Herring Neck


Herring Neck is a fishing community located at the northeastern extremity of New World Island, Notre Dame Bay of Newfoundland and Labrador, Canada. The community encompasses several small contiguous communities such as Merritt's Harbour, Hatchet Harbour, Salt Harbour, and Sunnyside. The name has changed many times in its history; at one time the area now called Herring Neck was called Goshen’s Arm and the areas now called Pike’s Arm and Green Cove was called Herring Neck.
The origin of the name comes from the early fishermen's practice of portaging loads of herring across the narrow neck of Pike's Arm. This was necessary to avoid the journey around the arm and the treacherous headwaters.

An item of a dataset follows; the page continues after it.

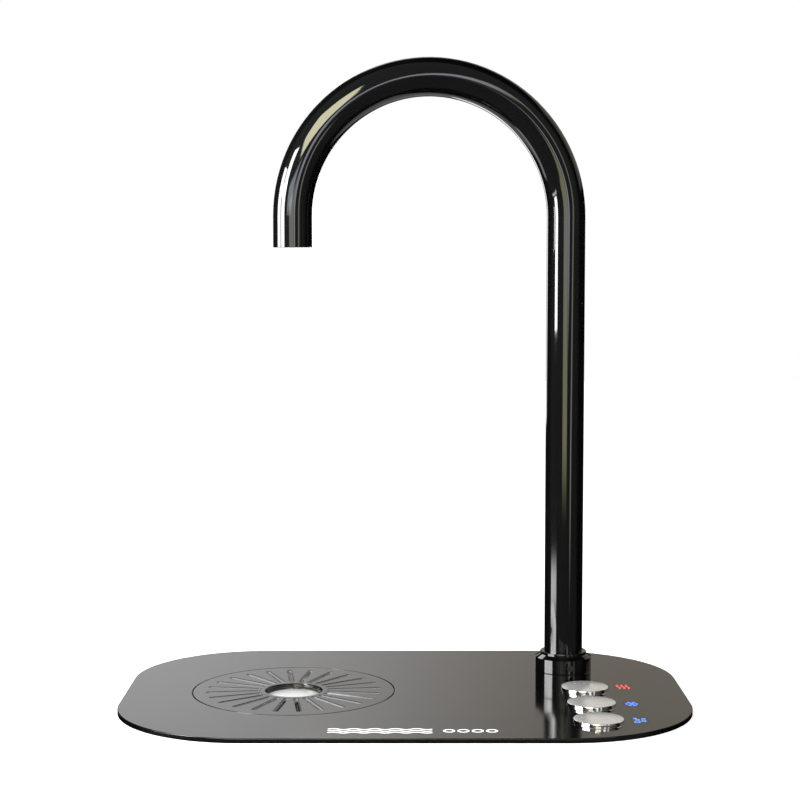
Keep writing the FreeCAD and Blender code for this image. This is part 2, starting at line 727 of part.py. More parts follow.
def button_spring(y):
    """Compression spring around the stem, from the floor of the bush to the roof of the cap."""
    wire_r = 0.4
    coil_r = 4.5
    turns = 6
    runs_per_turn = 12
    low = SPRING_WELL_FLOOR + wire_r + HAIR
    high = BUTTON_ROOF - wire_r - HAIR
    runs = turns * runs_per_turn
    points = [polar(BUTTON_X, y, coil_r, i * 360 / runs_per_turn, low + (high - low) * i / runs)
              for i in range(runs + 1)]
    section = Part.Wire(Part.makeCircle(wire_r, points[0], points[1] - points[0]))
    return Part.makePolygon(points).makePipeShell([section], True, False, ROUND_CORNERS)


def button_bush(y):
    """Threaded sleeve through the deck, with a low bezel flange on top and a well for the spring."""
    edge = 0.3
    bevel = 0.6
    bore_r = STEM_R + RUNNING_FIT
    return lathe(BUTTON_X, y, [
        (bore_r, BUSH_END), (BUSH_R - bevel, BUSH_END), (BUSH_R, BUSH_END + bevel), (BUSH_R, DECK_TOP),
        (BEZEL_R, DECK_TOP), (BEZEL_R, BEZEL_TOP - edge), (BEZEL_R - edge, BEZEL_TOP),
        (SPRING_WELL_R, BEZEL_TOP), (SPRING_WELL_R, SPRING_WELL_FLOOR), (bore_r, SPRING_WELL_FLOOR)])


def bush_nut(y):
    height = 4.5
    return nut(BUTTON_X, y, DECK_POCKET - height, DECK_POCKET, BUSH_NUT_FLATS, BUSH_R + HAIR)


def button_switch(y):
    """Square board-mounted switch; the stem's tip enters the hole in its top."""
    half = 5.9
    high = BOARD_TOP + 6.0
    bevel = 0.8
    hole_r = 2.0
    hole_floor = BOARD_TOP + 2.0
    body = block((BUTTON_X - half, BUTTON_X + half), (y - half, y + half), (BOARD_TOP, high))
    body = body.makeChamfer(bevel, edges_at(body, high))
    return body.cut(cylinder(BUTTON_X, y, hole_floor, high + OVERSHOOT, hole_r))


# ---------------------------------------------------------------- lit windows and electronics

def lit_window(y):
    """Flush window in the deck with a narrower light guide down to its lamp."""
    guide_x = 2.5
    guide_y = 3.5
    heights = (BOARD_TOP + 2.6, DECK_POCKET + HAIR)
    guide = block((WINDOW_X - guide_x, WINDOW_X + guide_x), (y - guide_y, y + guide_y), heights)
    return window_slab(y, 0, DECK_POCKET, DECK_TOP).fuse(guide).removeSplitter()


def status_lamp(y):
    half_x = 1.75
    half_y = 1.4
    height = 1.5
    lens_r = 1.1
    sunk = 0.3
    top = BOARD_TOP + height
    body = block((WINDOW_X - half_x, WINDOW_X + half_x), (y - half_y, y + half_y), (BOARD_TOP, top))
    lens = Part.makeSphere(lens_r, V(WINDOW_X, y, top - sunk))
    return body.fuse(lens).removeSplitter()


def housing_outline(inset, low, high):
    """Housing footprint: a box trimmed to the worktop cut-out and hollowed round the tap's nut."""
    clear = CUTOUT_INSET + 2.5
    nut_room = 22.0
    box = block((HOUSING_X[0] + inset, HOUSING_X[1] - inset), (HOUSING_Y[0] + inset, HOUSING_Y[1] - inset),
                (low, high))
    box = box.common(oval_plate(clear + inset, low - OVERSHOOT, high + OVERSHOOT))
    return box.cut(cylinder(TAP_X, TAP_Y, low - OVERSHOOT, high + OVERSHOOT, nut_room + inset))


def control_housing():
    inside = HOUSING_WALL
    floor_top = HOUSING_FLOOR + HOUSING_WALL
    boss_r = 5.0
    screw_hole_r = 1.7
    notch_r = BUSH_NUT_FLATS / math.sqrt(3) + 0.5
    gap = 0.2
    shell = housing_outline(0, HOUSING_FLOOR, HOUSING_TOP)
    shell = shell.cut(housing_outline(inside, floor_top, HOUSING_TOP + OVERSHOOT))
    for x, y in PILLARS:
        boss = cylinder(x, y, floor_top - HAIR, BOARD_TOP - BOARD_THICKNESS, boss_r)
        shell = shell.fuse(boss.common(housing_outline(0, HOUSING_FLOOR, HOUSING_TOP)))
        shell = shell.cut(cylinder(x, y, floor_top, 0, PILLAR_R + gap))
        shell = shell.cut(cylinder(x, y, HOUSING_FLOOR - OVERSHOOT, floor_top, screw_hole_r))
    for _, y in BUTTONS:
        shell = shell.cut(cylinder(BUTTON_X, y, BUSH_END - 1.0, HOUSING_TOP + OVERSHOOT, notch_r))
    port = [(low - gap, high + gap) for low, high in (SOCKET_Y, SOCKET_Z)]
    shell = shell.cut(block((HOUSING_X[0] - OVERSHOOT, HOUSING_X[0] + inside + gap), port[0], port[1]))
    return shell.removeSplitter()


def control_board():
    inset = HOUSING_WALL + 0.5
    low = BOARD_TOP - BOARD_THICKNESS
    board = housing_outline(inset, low, BOARD_TOP)
    for x, y in PILLARS:
        board = board.cut(cylinder(x, y, low - OVERSHOOT, BOARD_TOP + OVERSHOOT, PILLAR_R + 0.2))
    return board


def board_pillar(x, y):
    """Tapped pillar welded under the deck, which the housing screws into."""
    low = HOUSING_FLOOR + HOUSING_WALL
    bore_depth = 10.0
    body = cylinder(x, y, low, DECK_POCKET, PILLAR_R)
    return body.cut(cylinder(x, y, low - OVERSHOOT, low + bore_depth, PILLAR_BORE_R + HAIR))


def housing_screw(x, y):
    """Pan-head screw from below, with a cross recess."""
    head_r = 2.9
    head = 2.0
    end = HOUSING_FLOOR + HOUSING_WALL + 7.0
    low = HOUSING_FLOOR - head
    tip = 0.5
    cross_long = 1.5
    cross_short = 0.3
    cross_depth = 1.0
    screw = lathe(x, y, [
        (0, low), (head_r - 1.0, low), (head_r, low + 0.8), (head_r, HOUSING_FLOOR),
        (PILLAR_BORE_R, HOUSING_FLOOR), (PILLAR_BORE_R, end - tip), (PILLAR_BORE_R - tip, end), (0, end)])
    for half_x, half_y in ((cross_long, cross_short), (cross_short, cross_long)):
        slot = block((x - half_x, x + half_x), (y - half_y, y + half_y), (low - OVERSHOOT, low + cross_depth))
        screw = screw.cut(slot)
    return screw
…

It is believed the first European settler of the area was Jimmy Chant in the 1760s. It first appeared in the Census of 1845 with a population of 546, which included the surrounding settlements as noted above. By 1857 the population had reached 610 and peaked out near 1000 in the 1880s. It remained around that figure until the 1930s, from where it has steadily declined to 607 in the 1981 census and to 20 in the 2016 Canadian Census. The population has continued to decline due to the cod moratorium and the downsizing of the fish processing plant in the community. Many have left the community to seek employment in larger communities.
In November 1908 at the Orange Hall, William Coaker gathered together a group of fisherman to form what became later the Fishermen's Protective Union, which became a powerful, though short-lived political entity within the House of Assembly of the Dominion of Newfoundland.
Herring Neck held a Come Home Year in the summer of 2014 and continues to hold an annual festival by the name of the "Herring Neck Dory Festival" on the second last weekend of July.